Dropbox "kills" cloud open-source project, Dropship
- TAGS:censorship, Cloud, cloud computing, DMCA, Dropbox, Dropship, enterprise, file sharing, Insider Content, open source, open-source, piracy
- IT TOPICS:Cloud Computing, Desktop Apps, Government & Regulation, Internet, Networking, Open Source, Security
By Richi Jennings. April 26, 2011.![]()
Updated: Reports earlier this week from several open-source developers made worrying reading. Cloud-filesystem-darling Dropbox has allegedly been censoring and making crass legal threats against an open source project, Dropship, by misusing the DMCA. The affair has also uncovered what seem to be idiotic, insecure practices at Dropbox, which bring serious implications for enterprises whose users rely on Dropbox. Let's get closer to the truth, by taking The Long View...
First some background: a Dutch open-source developer, Wladimir van der Laan, created a project called Dropship. It allows a Dropbox user to refer to, and hence transfer, existing files by reference to their hashes. If someone else uploaded a file and published its hashes, you could make it magically appear in your dropbox, and so could anyone else.

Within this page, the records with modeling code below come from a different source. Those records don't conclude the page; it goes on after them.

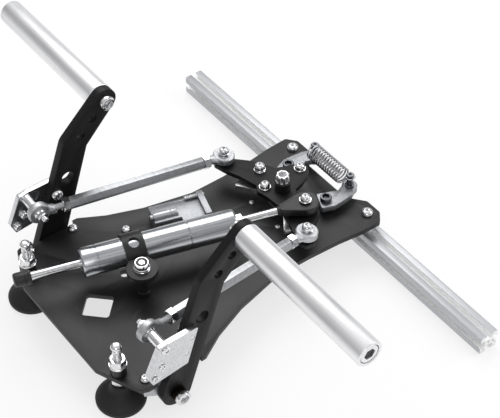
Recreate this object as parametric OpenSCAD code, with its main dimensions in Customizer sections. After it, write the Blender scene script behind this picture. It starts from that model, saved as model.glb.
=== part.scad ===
/* [Deck plate] */
// Thickness of the base plate
deck_t = 5; // [3:0.5:8]
// Half width of the plate at the arms
deck_half = 103.5; // [103.5:0.5:112]
// Half width of the plate at its waist
deck_waist = 66; // [62:0.5:72]
// Half width of the plate over the rail
deck_ear = 72; // [68:0.5:90]
// Distance from the rail's middle to the heel edge
deck_front = 305.5; // [298:0.5:320]
// Overhang of the ears past the rail's middle
ear_back = 11; // [10.8:0.1:16]
// Across the corners of the diamond window
window_w = 31; // [20:1:40]
// Distance from the rail's middle to the window's centre
window_back = 264.5; // [255:0.5:275]
// Diameter of the free hole beside the damper
free_hole_d = 8; // [5:0.5:10]

/* [Rail] */
// Length of the slotted rail
rail_len = 450; // [300:10:700]
// Side of the rail's square section
rail_w = 20; // [20:1:30]
// Mouth of the rail's slots
slot_mouth = 6; // [5.6:0.2:7]
// Width of the slots behind their lips
slot_in = 11; // [10:0.5:12]
// Thickness of the slot lips
slot_lip = 1.8; // [1.2:0.1:2.2]
// Depth of the slots from the face
slot_depth = 5.8; // [5:0.1:6.2]
// Bore through the rail's middle
rail_bore_d = 4.2; // [3.4:0.1:5]
// Height of the spacers between rail and plate
rail_gap = 11.5; // [9:0.5:20]
// Half distance between the two rail screws
ear_bolt_x = 56.5; // [46:0.5:60]

/* [Feet] */
// Diameter of a foot pad at the floor
foot_d = 45; // [30:1:46]
// Height of a foot pad
foot_h = 22; // [16:1:22]
// Half distance between the feet
foot_x = 73.5; // [60:0.5:74]
// Distance from the rail's middle to the feet
foot_back = 291; // [288:0.5:292]
// Diameter of the foot studs
stud_d = 8; // [6:0.5:10]
// How far a stud stands over the plate
stud_up = 37; // [24:0.5:40]
// Height of the black collars under the foot nuts
foot_collar_h = 10; // [4:0.5:12]

/* [Arms] */
// Inner face of an arm from the middle plane
arm_in = 100; // [99:0.5:104]
// Thickness of an arm
arm_t = 8; // [8:0.5:10]
// Distance of the arm pivot from the rail's middle
arm_back = 255; // [252:0.5:258]
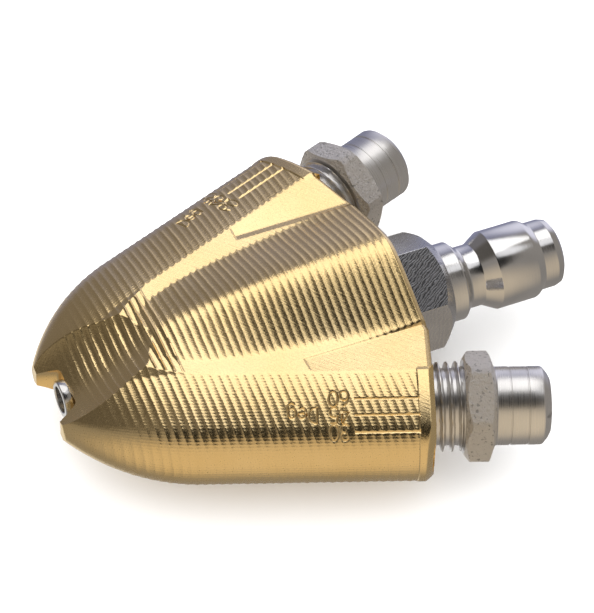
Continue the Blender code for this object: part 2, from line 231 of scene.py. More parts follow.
def prism(name, outline, low, high, matrix):
    """Straight prism of an outline in local XY, from low to high in Z, used as a cutter."""
    count = len(outline)
    points = [(a, b, z) for z in (low, high) for a, b in outline]
    faces = [(i, (i + 1) % count, (i + 1) % count + count, i + count) for i in range(count)]
    faces += [tuple(range(count))[::-1], tuple(range(count, 2 * count))]
    return mesh_object(name, points, faces, None, matrix)


def rounded(points, corners, steps=4):
    """Profile with an arc of the given radius at each index in corners."""
    result = []
    for i, point in enumerate(points):
        if i not in corners:
            result.append(point)
            continue
        here = Vector(point)
        to_last = (Vector(points[i - 1]) - here).normalized()
        to_next = (Vector(points[(i + 1) % len(points)]) - here).normalized()
        half = to_last.angle(to_next) / 2
        reach = corners[i] / math.tan(half)
        centre = here + (to_last + to_next).normalized() * corners[i] / math.sin(half)
        first = here + to_last * reach - centre
        last = here + to_next * reach - centre
        for k in range(steps + 1):
            arm = first.lerp(last, k / steps).normalized() * corners[i]
            result.append(tuple(centre + arm))
    return result


# ---------------------------------------------------------------- body surface
def lobe_top(off):
    """Height of a full-size lobe above the bore plane, by distance outward of its crest."""
    gap = SIDE_OFF ** 2 + FLAT_Z ** 2 - SIDE_R ** 2
    radius = gap / (2 * (FLAT_Z * math.cos(CREASE) - SIDE_OFF * math.sin(CREASE) - SIDE_R))
    centre = np.array([-radius * math.sin(CREASE), FLAT_Z - radius * math.cos(CREASE)])
    reach = np.array([SIDE_OFF, 0.0]) - centre
    meet = centre[0] + reach[0] / np.linalg.norm(reach) * radius
    broad = centre[1] + np.sqrt(np.maximum(0.0, radius ** 2 - (off - centre[0]) ** 2))
    side = np.sqrt(np.maximum(0.0, SIDE_R ** 2 - (off - SIDE_OFF) ** 2))
    return np.where(off <= 0.0, FLAT_Z - INNER_SLOPE * off, np.where(off < meet, broad, side))


def section():
    """Places across a full-size lobe, from its inner side outward, and the skin length to each."""
    places = np.linspace(LOBE_INNER, LOBE_WIDTH, SECTION_STEPS)
    steps = np.hypot(np.diff(places), np.diff(lobe_top(places)))
    return places, np.concatenate([[0], np.cumsum(steps)])


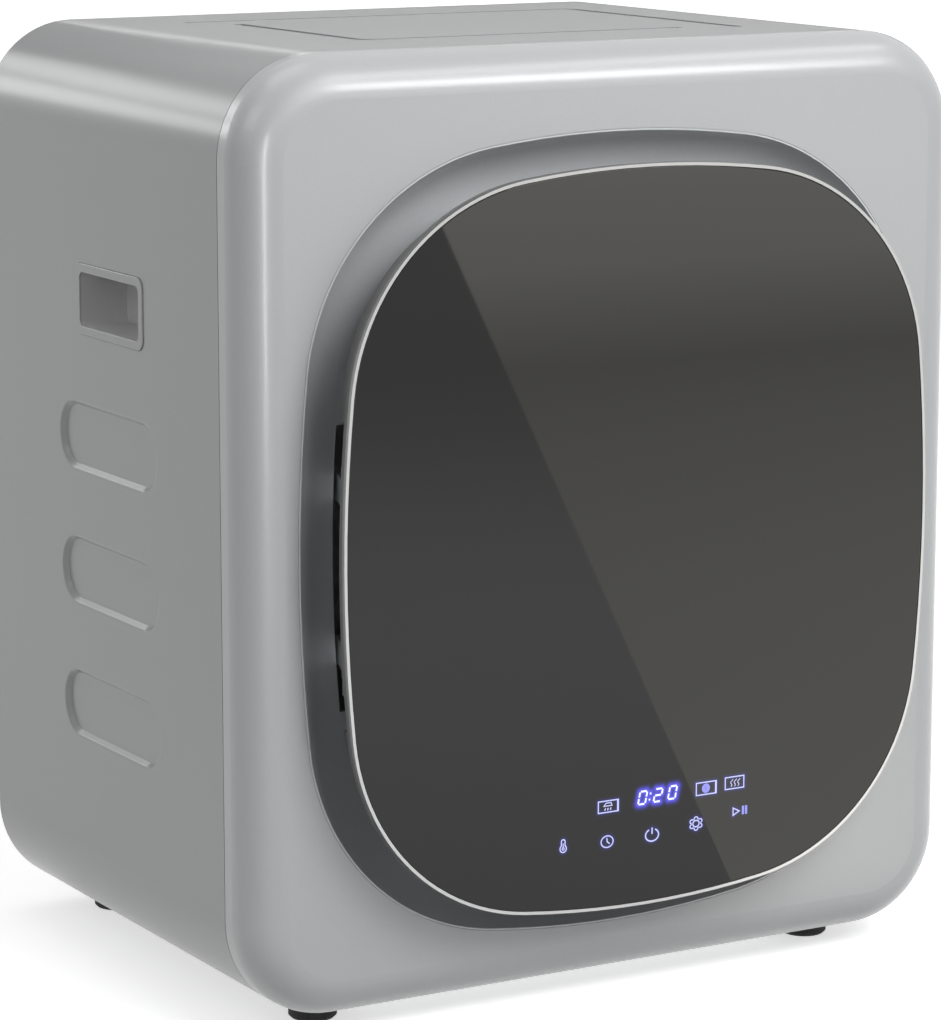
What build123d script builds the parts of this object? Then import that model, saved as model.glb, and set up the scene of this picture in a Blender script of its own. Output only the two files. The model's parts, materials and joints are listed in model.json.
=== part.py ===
from build123d import *
from math import acos, atan2, cos, degrees, pi, radians, sin, sqrt
import os

# Vented tumble dryer with a smoked glass door, a belt-driven drum and a belt-driven blower
# behind it. Millimetres, +Z up. The front faces -Y. The origin is on the floor, below the
# middle of the whole outline.

os.makedirs("parts", exist_ok=True)

# Cabinet
width = 589.0
cabinet_height = 672.0
cabinet_depth = 430.0
corner_radius = 71.7
sheet = 1.0
seam_depth = 40.0
seam_gap = 0.7
nose_radius = 29.5
panel_wall = 3.0
fit = 0.3
touch = 0.1
base_opening = 180.0
pan_edge = 20.0
flange = 14.0

# Feet
foot_height = 16.0
foot_radius = 17.5
foot_across = 212.0
foot_inset = 68.0
foot_inset_back = 35.0
foot_pocket = 4.0
foot_lip = 1.5
foot_screw_radius = 2.4
foot_screw_hole = 2.6
foot_screw_head = 5.0
foot_screw_height = 3.0

# Grip cups and pressed dents in the sides, pressed grooves in the top
cup_depth_back = 214.0
cup_height = 499.0
cup_size = (98.0, 39.0)
cup_border = 6.5
cup_corner = 5.0
cup_border_corner = 8.0
cup_back_round = 6.0
cup_reach = 38.0
cup_wall = 2.0
hollow_height = 30.0
hollow_setback = 10.0
dent_size = (163.0, 50.0)
dent_pitch = 100.5
dent_back = 221.0
dent_height = 297.0
dent_press = 3.5
dent_slope = 42.0
dent_round = 2.5
groove_width = 8.0
groove_press = 1.8

# Door outline: corner arcs, and sides that bow out a little between them
door_half_width = 241.0
door_half_height = 265.0
door_corner = 157.4
door_bulge = 5.2
door_height = 343.0
door_proud = 38.0
glass_thickness = 3.4
rim_width = 2.2
frame_edge = 4.0
frame_inset = 12.0
frame_wall = 3.0
notch_half = 108.0
bowl_margin = 14.0
touch_place = (10.0, 142.0)
touch_window_height = 60.0
touch_window_margin = 141.0

# Recessed ring round the door: how far it reaches past the door at the sides, ends and corners
dish_side_margin = 15.0
dish_end_margin = 21.0
dish_corner_margin = 11.9
dish_bulge = 5.6
dish_depth = 22.0
dish_cove = 36.0

# Drum, its mouth and its axis
drum_axis_height = 338.0
mouth_border = 71.0
drum_radius = 240.0
drum_sheet = 1.0
drum_neck = 8.0
bulkhead_depth = 58.0
drum_gap_front = 4.0
felt_thickness = 5.0
lint_radius = 106.0
lint_rise = 20.0
lint_wall = 2.0
shaft_radius = 10.0
bearing_radius = 16.0
bracket_size = (280.0, 56.0)
running = 0.05

# Rear compartment, from the rear panel forwards
rear_recess = 1.2
collar_radius = 50.0
collar_wall = 2.0
collar_proud = 26.0
collar_across = -150.0
collar_height = 120.0
housing_depth = 44.0
housing_wall = 2.0
rear_space = 72.0

# Rear panel: hooded louvres, cord gland and screws
louvre_size = (110.0, 11.0)
louvre_pitch = (150.0, 22.0)
louvre_count = 8
louvre_rise = 4.0
louvre_slope = 40.0
gland_place = (-215.0, 600.0)
gland_radius = 9.0
cord_hole = 4.0
panel_screw_hole = 2.2
panel_screw_radius = 1.9
panel_screw_head = 4.5
panel_screw_rise = 2.0
panel_screw_length = 7.0
driver_slot = (5.0, 1.1)

# Blower
wheel_radius = 94.0
wheel_eye = 70.0
wheel_width = 33.0
blade_count = 28
volute_start = 104.0
volute_step = 12.0

# Motor and belts
motor_radius = 44.0
motor_length = 92.0
motor_across = 190.0
motor_height = 78.0
rotor_shaft_radius = 6.0
drum_pulley_radius = 9.0
drum_belt_depth = 205.0
belt_width = 9.0
belt_thickness = 2.2
belt_gap = 0.3
fan_drive_radius = 30.0
fan_pulley_radius = 38.0
idler_radius = 14.0
idler_place = (135.0, 68.0)
idler_pivot = (95.0, 40.0)
idler_arm_depth = drum_belt_depth + belt_width + 4.0
arm_width = 17.0
stud_radius = 3.0
stud_head = 5.5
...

A neat hack (in the classical sense of the word), but not appreciated, it would seem, by Dropbox; van der Laan and other developers were soon on the receiving end of DMCA takedown notices, which appear to be spurious. As if that wasn't bad enough, Dropbox's justifications for this censorship make little or no sense to this author (nor to several of the developers thus censored).